Jack chuckled. In the faint glow from the street lights Jenny saw his head angle toward her. “There’s a lesson here, Jen,” he said. “I hope you can pick up on it. I hope you can accomplish that much.”
“What lesson, Jack? Really, I’d like to know.”
Jack’s gaze returned to his feet. Without hesitation Jenny plucked a heavy wooden statue of a tiki god off the end table beside her. Then she stood up, her legs sagging like unwatered stems. Concealing the statue with her thigh, she said, “I’ve had enough of this, Jack. If you want me to stay, you’ll have to kill me.”
Jack said, “Have it your way,” and got to his feet.
Marshaling the last of her strength, Jenny bolted past him into the hall. She was halfway to the basement door when a hand fell on her shoulder and she brought the statue around in a savage arc. It met something solid in the dark—there was a bright smacking sound—then it was gone.
Jack stepped into the faint column of street light that bathed the hall, the carving in his hand.
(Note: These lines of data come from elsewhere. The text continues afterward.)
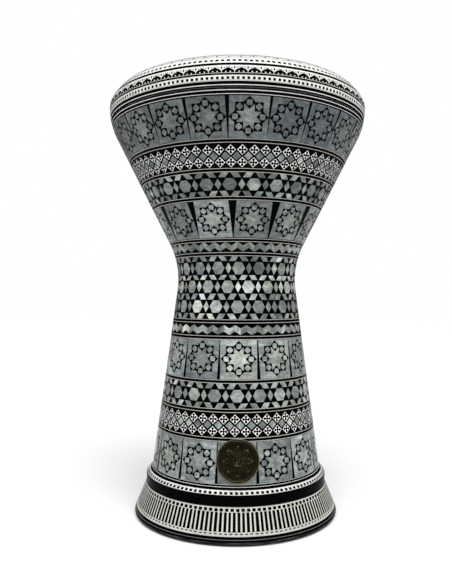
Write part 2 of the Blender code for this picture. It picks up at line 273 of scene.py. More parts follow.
class Inlay:
    """Collects inlaid pieces of one material on one strip, then makes them one object."""

    def __init__(self, node, seed, end=None):
        self.node, self.random = node, np.random.default_rng(seed)
        self.start = REACH[node][0]
        self.curve = OUT.part(self.start, end or REACH[node][1])
        self.points, self.normals, self.grain, self.tint = [], [], [], []
        self.loops, self.sizes, self.count = [], [], 0

    def lay(self, shapes, centre, turns, radius=None, tones=0.0, hues=0.0, grain=0.0, proud=PROUD,
            drift=0.0, tilt=0.0, spread=0.10, tile_spread=0.10):
        """Lay one repeat of a pattern at every turn (an angle).

        shapes are flat polygons, x around and y up, about the place called centre along the outline.
        With a radius, x is turned into an angle by it all over; else by the drum's own radius there.
        tones, hues and grain (an angle) are one number, or one for each shape. Each repeat varies in
        place by drift, in angle by tilt, and in tone by tile_spread; each shape's tone by spread.
        """
        curve, start = self.curve, self.start
        corners = np.concatenate(shapes)
        (left, bottom), (right, top) = corners.min(axis=0), corners.max(axis=0)
        cells = int((right - left) / CELL)
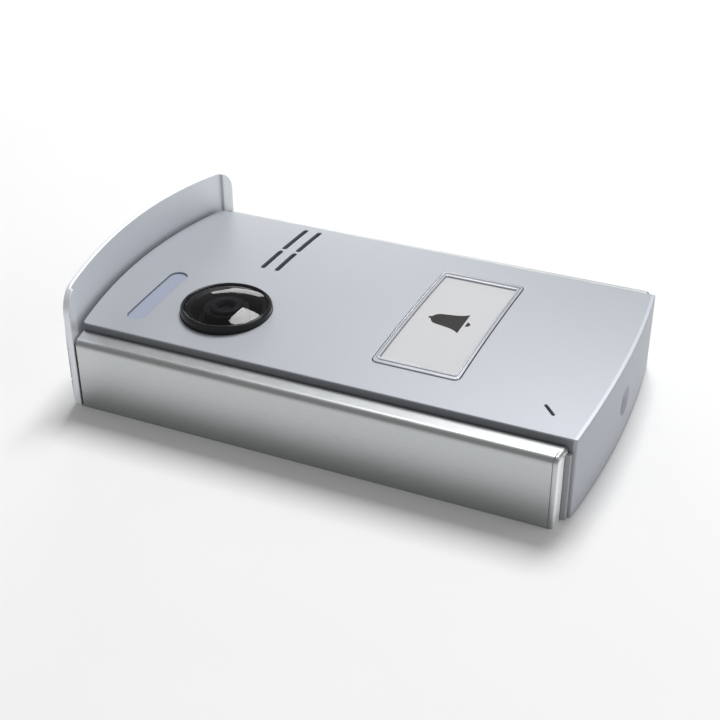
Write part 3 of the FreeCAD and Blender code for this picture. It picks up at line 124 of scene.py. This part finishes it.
class Finish(Nodes):
    """A material with one Principled shader, whose patterns are laid out in the piece's own metres."""

    def __init__(self, name, colour, roughness, **constants):
        self.material = bpy.data.materials.new(name)
        self.material.use_nodes = True
        super().__init__(self.material.node_tree)
        self.shader = self.tree.nodes["Principled BSDF"]
        self.colour = colour
        self.shader.inputs["Base Color"].default_value = (*colour, 1.0)
        self.shader.inputs["Roughness"].default_value = roughness
        for name, value in constants.items():
            self.shader.inputs[name.replace("_", " ")].default_value = value

    def place(self, stretch=(1, 1, 1)):
        """Object coordinates, stretched."""
        coordinates = self.node("ShaderNodeTexCoord", {}, {}, "Object")
        return self.node("ShaderNodeMapping", {}, {"Vector": coordinates, "Scale": stretch})

    def axes(self):
        """The three object coordinates."""
        coordinates = self.node("ShaderNodeTexCoord", {}, {}, "Object")
        split = self.tree.nodes.new("ShaderNodeSeparateXYZ")
        self.tree.links.new(coordinates.socket, split.inputs[0])
        return [Value(self, output) for output in split.outputs]

    def noise(self, size, detail=2.0, stretch=(1, 1, 1), rough=0.5):
        """Cloudy noise from 0 to 1 whose lumps are about size metres across."""
        sockets = {"Vector": self.place(stretch), "Scale": 1 / size, "Detail": detail, "Roughness": rough}
        return self.node("ShaderNodeTexNoise", {}, sockets)

    def cells(self, size, stretch=(1, 1, 1)):
        """The distance from the middle of the nearest of many scattered cells."""
        return self.node(
            "ShaderNodeTexVoronoi", {}, {"Vector": self.place(stretch), "Scale": 1 / size}, "Distance"
        )

    def ramp(self, factor, low, high):
        """Takes low to 0 and high to 1, smoothly."""
        settings = {"interpolation_type": "SMOOTHSTEP"}
        return self.node(
            "ShaderNodeMapRange", settings, {"Value": factor, "From Min": low, "From Max": high}
        )

    def mix(self, factor, first, second):
        """One colour at factor 0 and the other at 1."""
        colours = [c if isinstance(c, Value) else (*c, 1.0) for c in (first, second)]
        settings = {"data_type": "RGBA"}
        return self.node("ShaderNodeMix", settings, {0: factor, 6: colours[0], 7: colours[1]}, 2)

    def shades(self, factor, darker, lighter):
        """The finish's colour, between darker and lighter times itself."""
        dark, light = ([c * share for c in self.colour] for share in (darker, lighter))
        return self.mix(factor, dark, light)

    def drive(self, **sockets):
        """Links values that vary over the surface to the shader."""
        for name, value in sockets.items():
            self.tree.links.new(value.socket, self.shader.inputs[name.replace("_", " ")])
        return self

    def bump(self, height, depth, strength):
        """Raises the surface by up to depth metres where height is 1."""
        return self.node("ShaderNodeBump", {}, {"Height": height, "Distance": depth, "Strength": strength})

    def absolute(self, value):
        return self.node("ShaderNodeMath", {"operation": "ABSOLUTE"}, {0: value})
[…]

Grinning, he snapped it in two across his knee.
Jenny lunged for the basement door, got there one short step ahead of him and slammed the door behind her, shooting the heavy bolt. She tramped down the steps, almost falling, and grabbed the phone on the rec-room wall.
“Hi, hon,” Jack said from an upstairs extension. “You’re learning.”
Jenny dropped the receiver and ran to one of the windows. They were small and high, but she thought she could fit if she sucked in her tummy. She stepped onto a chair, twisted the security latch and opened the window, then punched out the screen. She chinned herself up, got halfway out into the flower bed—and bumped her head against Jack’s knee. He was hunkered down on the grass in front her, offering his hand.
Jenny wiggled back inside, scooping black earth into her shirt. She sprinted upstairs, flung open the door...and ran headlong into Jack in the hallway. He held her in a firm embrace, one hand encircling her neck.
“Did you know the neck of a human being is exq
uisitely fragile?”
Jenny brought her knee up into Jack’s groin. Jack pivoted, deflecting the full force of the blow, but Jenny managed to slither free of his grasp. Without looking back, she raced to the front door, yanked it open—
And Jack slammed it closed.
“Come,” he said in the dark. He led her back to the couch. “We’ll sit.”
Jenny wept. She wept and wished Jack would die.
He resumed his position on the Laz-Y-Boy, feet crossed, arms perched on the armrests, face a smooth, unreadable blank.
This time when Jenny curled in the dark a helpless delirium claimed her and she sat sobbing and sniffling, all traces of concrete thought abandoning her so completely, she might have been born and suckled on this very couch, then shackled here for a lifetime marked only by misery. Her memory offered no alternative. In the few black hours that followed her mind simply disconnected and she stared unblinking into space.
Sometime later, crouched in the kitchen over her empty dishes, Peach gave voice to her hunger, uttering a drawn-out, mournful caterwaul that finally broke through Jenny’s paralysis. It sounded like a baby crying.
“I can’t take this anymore,” she said, getting to her feet. The room spun for a beat, then stood still. “I’m leaving.”
“You’re welcome to try.”
“Fuck you.”
Jenny shuffled past the recliner like a zombie. Jack’s foot popped out and tangled her legs. Jenny went down hard, her head missing the edge of the coffee table by bare inches. She started to push herself up and saw Charlie Haid’s switchblade glimmering under the loveseat where Jack had kicked it a lifetime ago.
Six inches from her fingertips.
Concealing it’s length with her forearm, Jenny picked up the knife and got to her feet. Then she stumbled into the hall.
Jack remained in his chair.
“Peach,” Jenny said, arresting the cat’s wails. She could see its eyes, cool amber moons in the shadows of the kitchen. “Come on, kitten.”